Very important: The is no use of gaining 1 second per lap more if you have to stop one extra time than you competitors. The setup must be satisfactory enough for both drivers and deliver the best compromise in terms of laptimes and pitstops. This is not a "let's see how fast we can go flat out" setup.
Top speed. Cars are very restricted and race very close to each other. There's no use if you have half a second faster setup when everybody else overtakes you on the straights because too slow. Often the setup is made to give some more top speed to the cars, compromising absolute laptime.
BOP: Balance of Performance. All GTE cars have ballast and rear wing height modifications imposed by the Federation in order to balance their performance. No car is in perfect form during races they are all limited in one way or another, especially the ones at the front.
Let's analyze how drivers react and drive those cars.
The fear factor is almost bull****... no real driver thinks about dying... their main focus is being faster. BUT... there are many but's...
Test limiting is very harsh on drivers in the last years. They visit a track and have a total of 20-30 laps before racing.... that's on par with the laps an enthusiast manages to do on a track day... ridiculously low amount of time.
They can't setup their car 100% to suit the track, their style, their necessities. It's a "good enough" setup that has to satisfy both drivers...

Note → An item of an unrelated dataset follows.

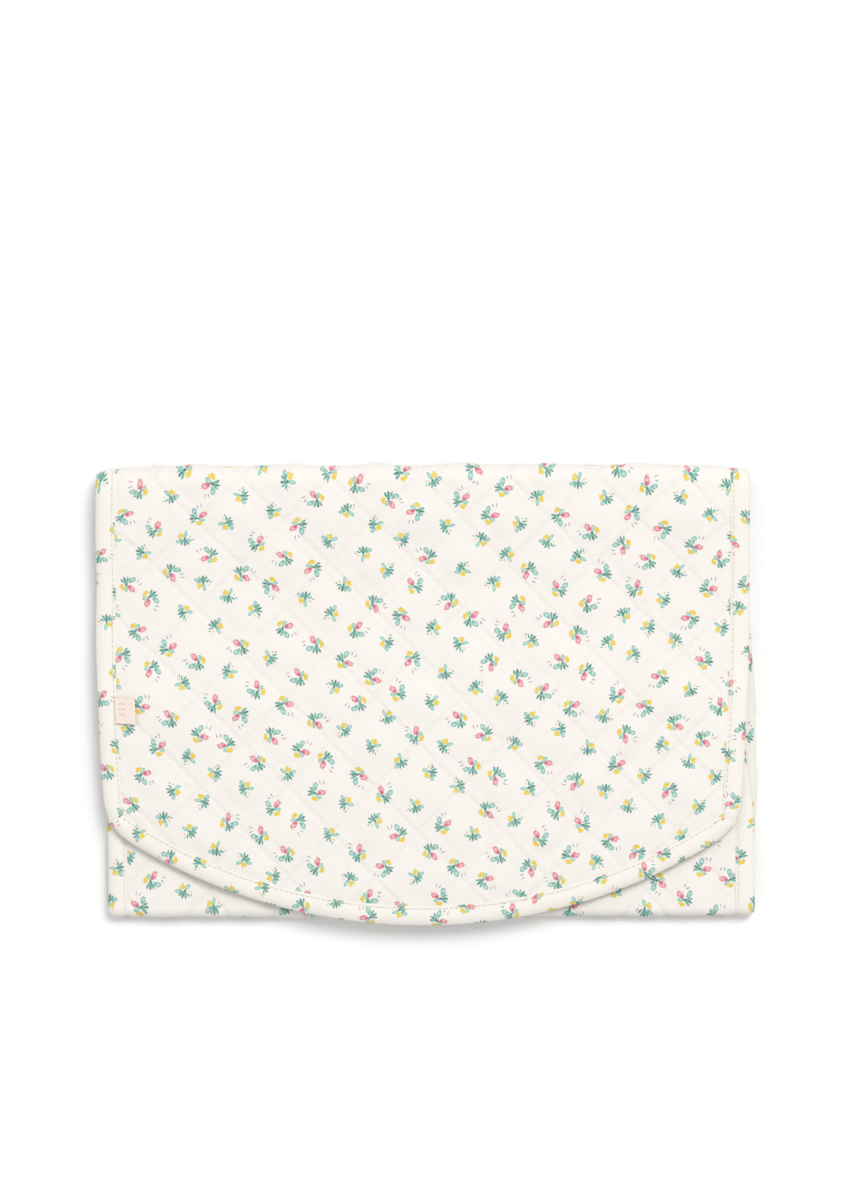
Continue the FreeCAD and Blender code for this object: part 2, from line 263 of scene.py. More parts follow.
def lay(u, s, h):
    """Points of the folded pad for places on the flat strip."""
    u, s, h = np.broadcast_arrays(*(np.asarray(a, float) for a in (u, s, h)))
    y, z, ny, nz = profile(s)
    on_flap = 1 - smooth(s, S_BACK, S_BACK + math.pi / 2 * BACK_R)
    near = np.hypot(np.abs(u) - HALF, s - (CORNER_Y - TIP_Y))
    corner = CORNER_PULL * np.exp(-((near / CORNER_SIZE) ** 2)) * (s < S_BACK)
    x = across(u, s, y, on_flap) - 0.8 * np.sign(u) * corner
    y = at_folds(u, s, y + 0.6 * corner, on_flap)
    z = z + flap_rise(u, s, x, y)
    return np.stack([x, y + ny * h, z + nz * h], axis=-1)


# ------------------------------------------------------------------ sewn relief
def analytic_relief(u, s):
    """Height of the diamonds between the quilting lines, 0 to 1."""
    a = np.abs(np.sin(math.pi * ((u - LINE_U) - (s - LINE_S)) / PITCH))
    b = np.abs(np.sin(math.pi * ((u - LINE_U) + (s - LINE_S)) / PITCH))
    return (a * b) ** PUFF_SHAPE


SIM_CELLS = 14  # of the simulated cloth between two of the quilting's lines
SIM_STEP = PITCH / SIM_CELLS
SIM_FRAMES = 20


def simulated_relief():
    """Cloth held down along its stitching and blown up between: its movement on a grid."""
    first, last = (math.ceil(v / SIM_STEP) for v in (-HALF - LINE_U, HALF - LINE_U))
    top, bottom = (math.ceil(v / SIM_STEP) for v in (-LINE_S, S_END - LINE_S))
    i, j = np.arange(first, last), np.arange(top, bottom)
    us, ss = LINE_U + i * SIM_STEP, LINE_S + j * SIM_STEP
    gu, gs = np.meshgrid(us, ss)
    gi, gj = np.meshgrid(i, j)
    sewn = ((gi + gj) % SIM_CELLS == 0) | ((gi - gj) % SIM_CELLS == 0)
    seam_s = ARC_R - np.sqrt(np.maximum((ARC_R - SEAM) ** 2 - gu**2, 0))
    sewn |= (np.abs(gu) > HALF - SEAM - 0.001) | (gs < seam_s) | (gs > S_END - SEAM)

    rows, cols = gu.shape
    points = np.stack([gu, gs, 0 * gu], axis=-1).reshape(-1, 3)
    index = np.arange(rows * cols).reshape(rows, cols)
    quads = np.stack([index[:-1, :-1], index[:-1, 1:], index[1:, 1:], index[1:, :-1]], axis=-1)
    mesh = bpy.data.meshes.new("relief")
    mesh.from_pydata(points.tolist(), [], quads.reshape(-1, 4).tolist())
    cloth = bpy.data.objects.new("relief", mesh)
    bpy.context.scene.collection.objects.link(cloth)
    held = cloth.vertex_groups.new(name="sewn")
    held.add(np.flatnonzero(sewn.ravel()).tolist(), 1.0, "REPLACE")
    modifier = cloth.modifiers.new("cloth", "CLOTH")
    settings = modifier.settings
    settings.vertex_group_mass = "sewn"
    settings.quality = 5
    settings.mass = 0.05
    settings.tension_stiffness = settings.compression_stiffness = 12
    settings.shear_stiffness = 4
    settings.bending_stiffness = 0.05
    settings.shrink_min = -0.035
    settings.use_pressure = True
    settings.uniform_pressure_force = 4
    settings.effector_weights.gravity = 0
    modifier.collision_settings.use_collision = False
    modifier.collision_settings.use_self_collision = False
    modifier.point_cache.frame_end = SIM_FRAMES + 4
    scene = bpy.context.scene
    for step in range(1, SIM_FRAMES + 1):
        scene.frame_set(step)
    shown = cloth.evaluated_get(bpy.context.evaluated_depsgraph_get())
    moved = np.empty(rows * cols * 3)
    shown.data.vertices.foreach_get("co", moved)
    scene.frame_set(1)
    bpy.data.objects.remove(cloth)
    bpy.data.meshes.remove(mesh)
    moved = (moved.reshape(-1, 3) - points).reshape(rows, cols, 3)
    height = np.abs(moved[..., 2])
    full = max(np.percentile(height, 92), 1e-6)
    print(f"relief: {full * 1000:.2f} mm at the 92nd percentile, {height.max() * 1000:.2f} at most")
    return us, ss, np.minimum(height / full, 1.25)


RELIEF = simulated_relief()


def relief(u, s):
    """How far the quilt stands up at a place, 0 on its stitching and about 1 between."""
    if RELIEF is None:
        return analytic_relief(u, s)
    us, ss, grid = RELIEF
    return 0.5 * sample(grid, us, ss, u, s) + 0.5 * analytic_relief(u, s)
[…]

Their driving style can't be flat out either. We talk with GT3/GT2 drivers to name a few, , Alex Balzan, Nick Catsburg, Stefano Colombo... great guys. I'd also like to remind you that Kunos doesn't have the budget to put such names on a payroll, but they are very polite and happy to talk to us about their experience.
On Spa they told us, "yes you could go flat out on eaurouge and blanchimont, but you don't want too. Your race engineer doesn't wants too. It's an unnecessary risk for 6 hours and puts great stress to the tyres and you want them to last as much as possible, so you lift a bit and go safer and the lost time on track you gain back from 1 less pitstop. On fresh tyres, low fuel you can go flat out anytime if you want, but unnecessary risk."

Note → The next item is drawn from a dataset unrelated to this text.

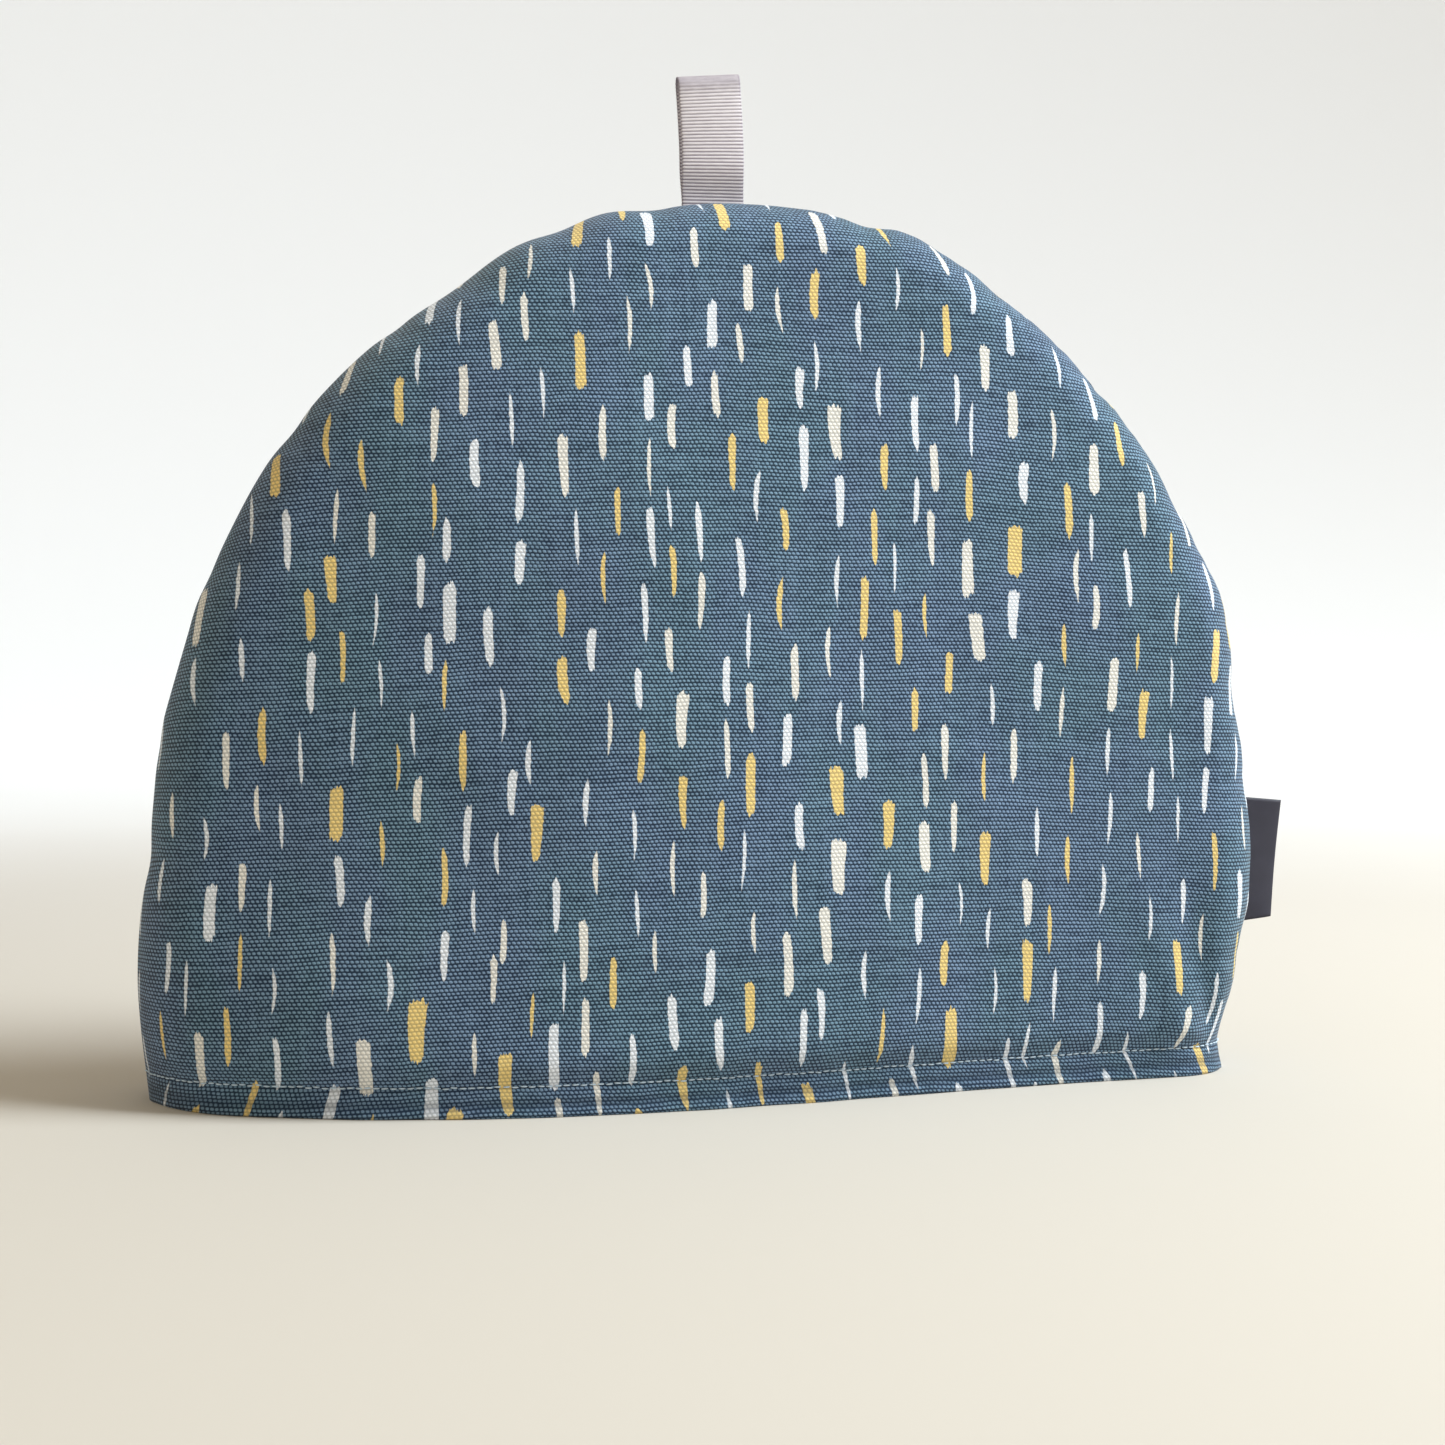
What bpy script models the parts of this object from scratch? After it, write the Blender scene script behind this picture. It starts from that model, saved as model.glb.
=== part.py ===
"""Tea cosy: two padded dome panels sewn together, with a ribbon loop in the crown and a tab in one side seam.

Metres, +Z up. The front faces -Y, the seam lies in the plane y = 0, the hem rests on z = 0,
and the origin is under the middle of the whole thing.
"""

import math

import bmesh
import bpy
import numpy as np

NAME = "tea_cosy"

# Clearances between pieces that are sewn together
SEAM_GAP = 0.0003
SLOT_GAP = 0.0003

# The seam's line in the plane y = 0, from the left end of the hem over the crown to the right end
OUTLINE_X_Z = (
    (-0.1720, 0.0000),
    (-0.1731, 0.0090),
    (-0.1754, 0.0340),
    (-0.1718, 0.0800),
    (-0.1665, 0.1180),
    (-0.1545, 0.1560),
    (-0.1360, 0.1930),
    (-0.1030, 0.2300),
    (-0.0570, 0.2615),
    (-0.0220, 0.2715),
    (0.0080, 0.2740),
    (0.0420, 0.2705),
    (0.0800, 0.2565),
    (0.1220, 0.2210),
    (0.1505, 0.1820),
    (0.1668, 0.1500),
    (0.1732, 0.1050),
    (0.1756, 0.0680),
    (0.1718, 0.0320),
    (0.1652, 0.0090),
    (0.1667, 0.0000),
)

# Where the seam's stitches draw the edge in: share of the seam's length, depth and half width
PUCKERS = (
    (0.145, 0.0011, 0.007),
    (0.215, 0.0013, 0.008),
    (0.285, 0.0009, 0.007),
    (0.345, 0.0008, 0.006),
    (0.425, 0.0010, 0.008),
    (0.560, 0.0013, 0.007),
    (0.625, 0.0009, 0.006),
    (0.685, 0.0010, 0.007),
    (0.745, 0.0014, 0.007),
    (0.805, 0.0010, 0.008),
)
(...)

Traffic. There's tons of traffic during a GT race. LMP1, LMP2, LMGTE pro, LMGTE Am cars... all in the same track at the same time... F1 traffic is a joke in comparison.
There are many other reasons, like mechanical parts preservation and setup choices for the race weather...
As you can see, all of those reasons are completely different from the conditions we found when we drive on our simulators... any simulator. I'm not talking or defending AC here, I'm talking generally.
In AC you should set the track in green conditions, lower the temperature (and you'll still be 2-3°C higher temp than reality, we go down to 10 only), use only hard tyres and try 20 laps. You still won't be equal to the real conditions. Then you should try to not cause graining, blistering, flatspotting in the tyres everytime you go out for a fast lap.
But let's forget about all of this and focus only on the lap difference. Which if I'm right is about 3.5 seconds AC vs Reality. That's on soft tyres, proper setup, on the limit driving etc etc.
Spa is a big place, it has 15 turns. If you gain just 0.25 seconds (a quarter of a second) on every turn, then by the end of the lap you have 3.5 seconds difference. That's just gaining 2 tenths of a second on every turn, not calculating braking distances or acceleration and speed on the straights and "alien" drivers dedication to details and infinite experience.
Add all of the above... I think some interesting conclusions can come out. I'm not saying AC is perfect, but when comparing real life laptimes to a sim, ANY sim out there, you must be less superficial. You need to analyze all variables and go deep in the details. Screaming "sim X is 2-4 secs faster than a laptime in real life that I saw on a website" is simply misleading.